Retailers should also assess where edge capabilities are needed. Some store activities may require mobile execution, barcode support, or temporary offline processing with later synchronization. These are operational design questions, not just technical features. A cloud ERP strategy that ignores store-floor realities often leads to shadow processes and delayed adoption.
Implementation challenges and executive guidance
Retail ERP standardization programs often fail when leaders treat them as software deployments rather than operating model changes. The difficult work is defining the future-state process, deciding which local variations are justified, cleaning master data, and assigning ownership for ongoing compliance. Technology supports these decisions, but it does not replace them.
A common implementation challenge is trying to standardize too many workflows at once. Retailers usually get better results by sequencing the program: receiving and inventory adjustments first, then cycle counts and transfers, then replenishment optimization, then markdown and returns refinement. This phased approach reduces disruption and allows the organization to stabilize data quality before introducing more advanced automation.
Training should be role-based and scenario-driven. Store associates need simple transaction guidance for receiving, counting, and exception handling. Store managers need visibility into compliance and approval responsibilities. Planners and regional leaders need to understand how local execution affects enterprise replenishment and reporting. Without this operational context, users may complete transactions mechanically while still undermining process integrity.
Executives should sponsor a governance structure that continues after go-live. This includes a process council for policy decisions, KPI reviews for compliance and outcomes, and a controlled method for approving workflow changes. Standardization is not a one-time project. In retail, assortment changes, channel expansion, supplier shifts, and seasonal patterns will continue to test the operating model.

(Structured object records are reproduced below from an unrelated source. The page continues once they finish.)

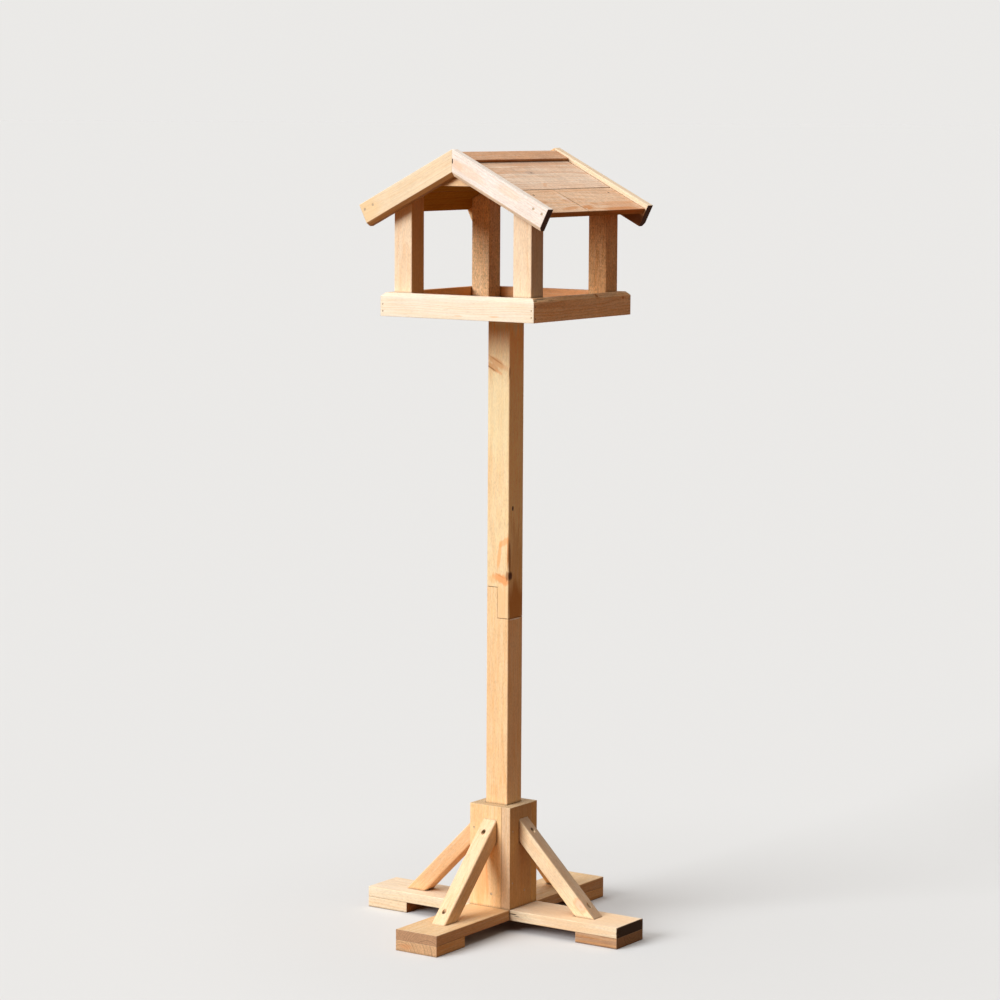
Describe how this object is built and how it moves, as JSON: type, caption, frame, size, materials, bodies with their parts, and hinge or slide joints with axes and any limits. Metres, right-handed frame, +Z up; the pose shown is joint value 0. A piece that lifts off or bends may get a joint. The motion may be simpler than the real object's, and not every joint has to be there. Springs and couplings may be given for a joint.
{
  "type": "bird table",
  "caption": "Free-standing wooden bird table: a square post in a braced cross base carries a railed feeding tray under an open gabled roof.",
  "frame": {"origin": "on the ground under the middle of the post, the bottom centre of the bounding box", "axes": "+Z up; the front gable faces -Y and the right eave faces +X"},
  "size_m": [0.514, 0.514, 1.327],
  "materials": {
    "base_pine": "planed softwood, light honey, lightly sanded edges",
    "post_pine": "planed softwood with small orange knots",
    "tray_pine": "planed softwood, pale",
    "roof_pine": "sawn softwood boards, pinkish tan",
    "house_pine": "planed softwood",
    "zinc_steel": "zinc-plated nails and screws, dulled"
  },
  "bodies": {
    "root": {"bargeboard_back_left": "house_pine", "bargeboard_back_right": "house_pine", "bargeboard_front_left": "house_pine", "bargeboard_front_right": "house_pine", "bargeboard_nails": "zinc_steel", "brace_back": "base_pine", "brace_front": "base_pine", "brace_left": "base_pine", "brace_right": "base_pine", "brace_screws": "zinc_steel", "eave_board_left": "roof_pine", "eave_board_right_back": "roof_pine", "eave_board_right_front": "roof_pine", "floor_board_1": "tray_pine", "floor_board_2": "tray_pine", "floor_board_3": "tray_pine", "floor_nails": "zinc_steel", "foot_pad_back": "base_pine", "foot_pad_front": "base_pine", "foot_pad_left": "base_pine", "foot_pad_nails": "zinc_steel", "foot_pad_right": "base_pine", "gusset_back": "house_pine", "gusset_front": "house_pine", "gusset_nails": "zinc_steel", "house_post_back_left": "house_pine", "house_post_back_right": "house_pine", "house_post_front_left": "house_pine", "house_post_front_right": "house_pine", "house_post_screws": "zinc_steel", "lap_screws": "zinc_steel", "leg_front_back": "base_pine", "leg_left_right": "base_pine", "post_foot_nails": "zinc_steel", "post_lower": "post_pine", "post_upper": "post_pine", "ridge_strip_left": "roof_pine", "ridge_strip_pins": "zinc_steel", "ridge_strip_right": "roof_pine", "roof_board_left": "roof_pine", "roof_board_right": "roof_pine", "roof_nails": "zinc_steel", "socket_board_back": "base_pine", "socket_board_front": "base_pine", "socket_board_left": "base_pine", "socket_board_right": "base_pine", "socket_nails": "zinc_steel", "socket_screws": "zinc_steel", "tray_bearer_left": "tray_pine", "tray_bearer_middle": "tray_pine", "tray_bearer_right": "tray_pine", "tray_rail_back": "tray_pine", "tray_rail_front": "tray_pine", "tray_rail_left": "tray_pine", "tray_rail_pins": "zinc_steel", "tray_rail_right": "tray_pine", "tray_screws": "zinc_steel"}
  },
  "joints": []
}
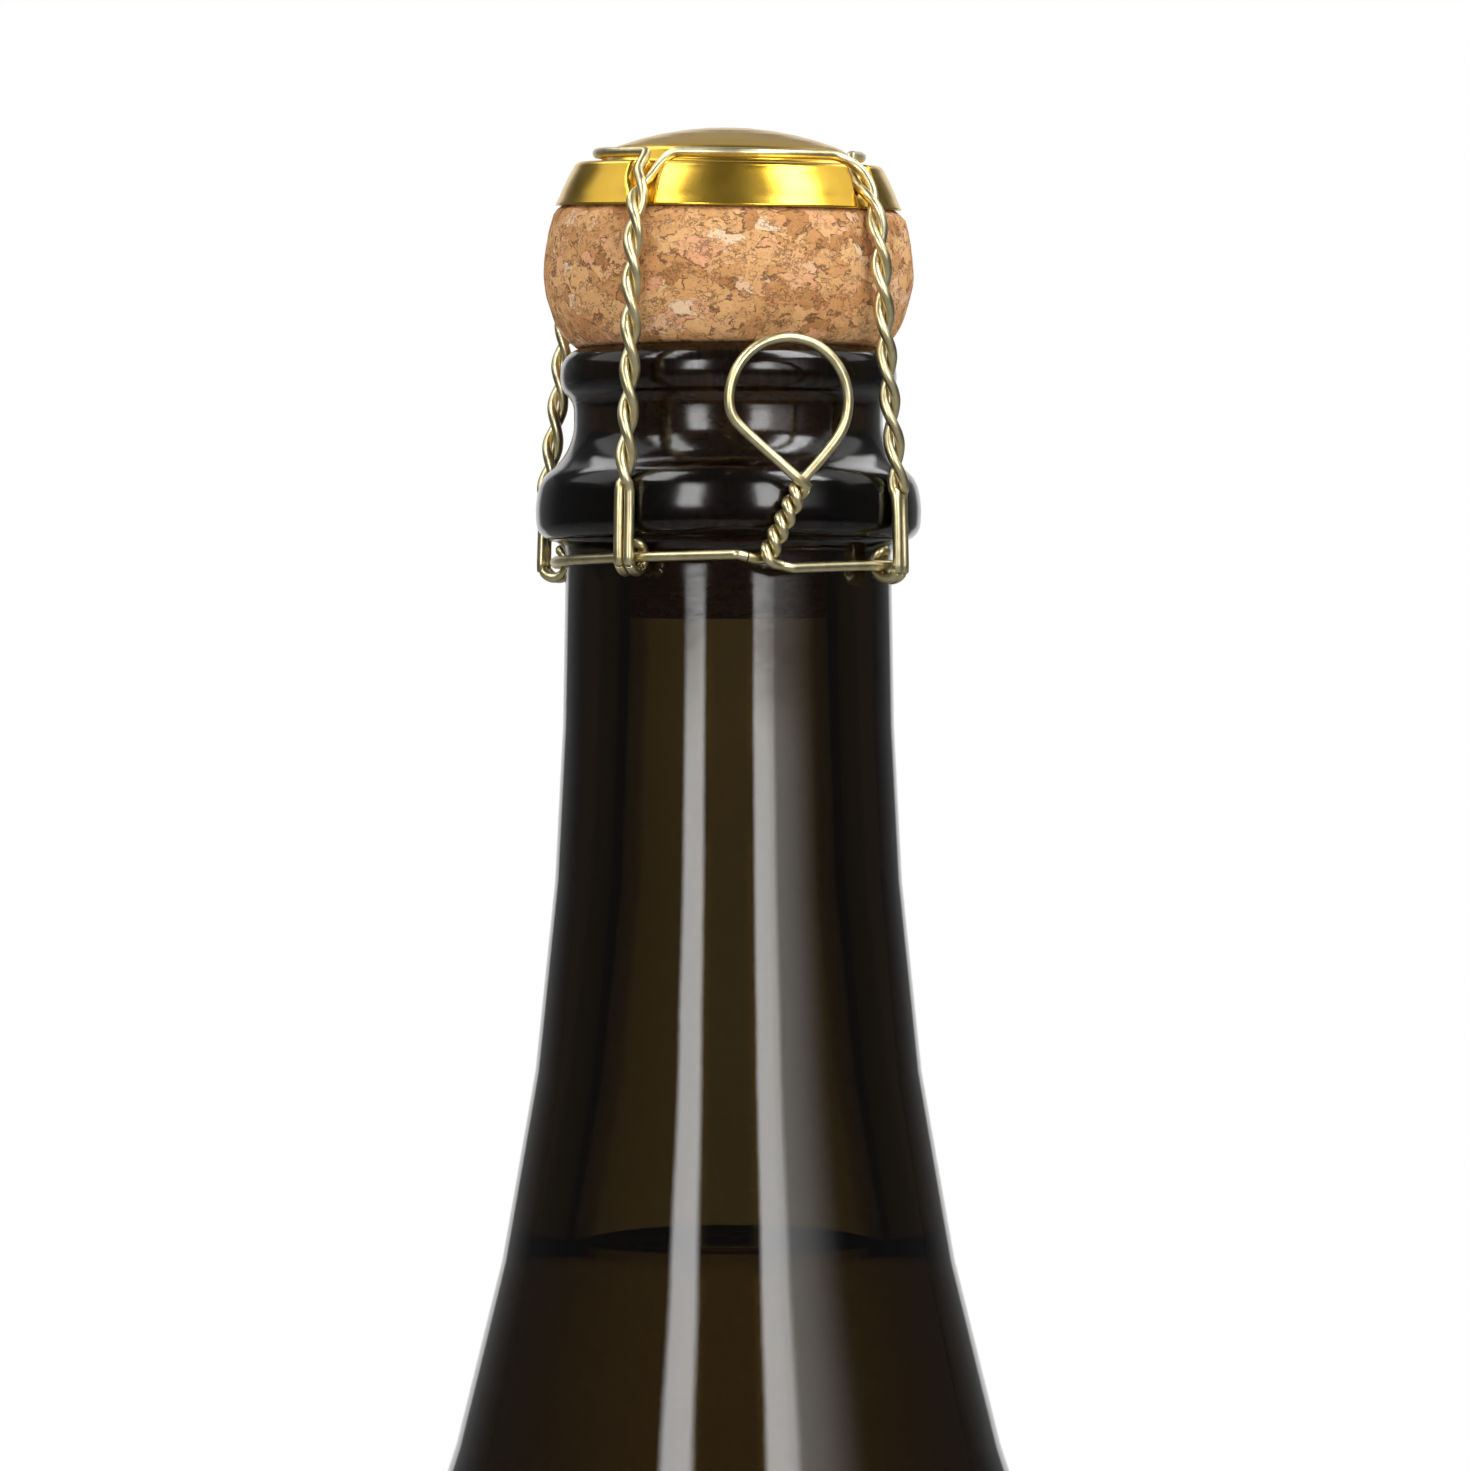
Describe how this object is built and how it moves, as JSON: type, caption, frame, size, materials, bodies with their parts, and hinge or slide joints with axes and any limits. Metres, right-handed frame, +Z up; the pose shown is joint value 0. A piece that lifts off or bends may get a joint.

Executive priorities for a successful retail ERP standardization program
- define a common operating model before configuring the ERP
- prioritize inventory integrity as the foundation for replenishment automation
- limit local exceptions and document approved variations by store format or region
- establish master data ownership and workflow governance early
- measure both process compliance and business outcomes
- integrate vertical SaaS tools only where system-of-record responsibilities are clear
- use phased deployment with pilot stores that reflect real operational complexity
- plan for continuous refinement after go-live based on exception patterns and KPI trends
A practical path forward for retail process optimization
Retail ERP workflow standardization is most effective when it improves execution at the store level while strengthening enterprise visibility. The objective is not to remove all local judgment. It is to ensure that receiving, replenishment, inventory control, transfers, markdowns, and returns follow a controlled structure that supports accurate stock positions and reliable reporting.
For retailers managing multiple stores and channels, the operational payoff comes from cleaner inventory data, fewer manual interventions, better replenishment discipline, and clearer accountability across store operations, merchandising, and supply chain teams. ERP, cloud platforms, and vertical SaaS tools can support this model, but only when workflows, governance, and data standards are designed with retail realities in mind.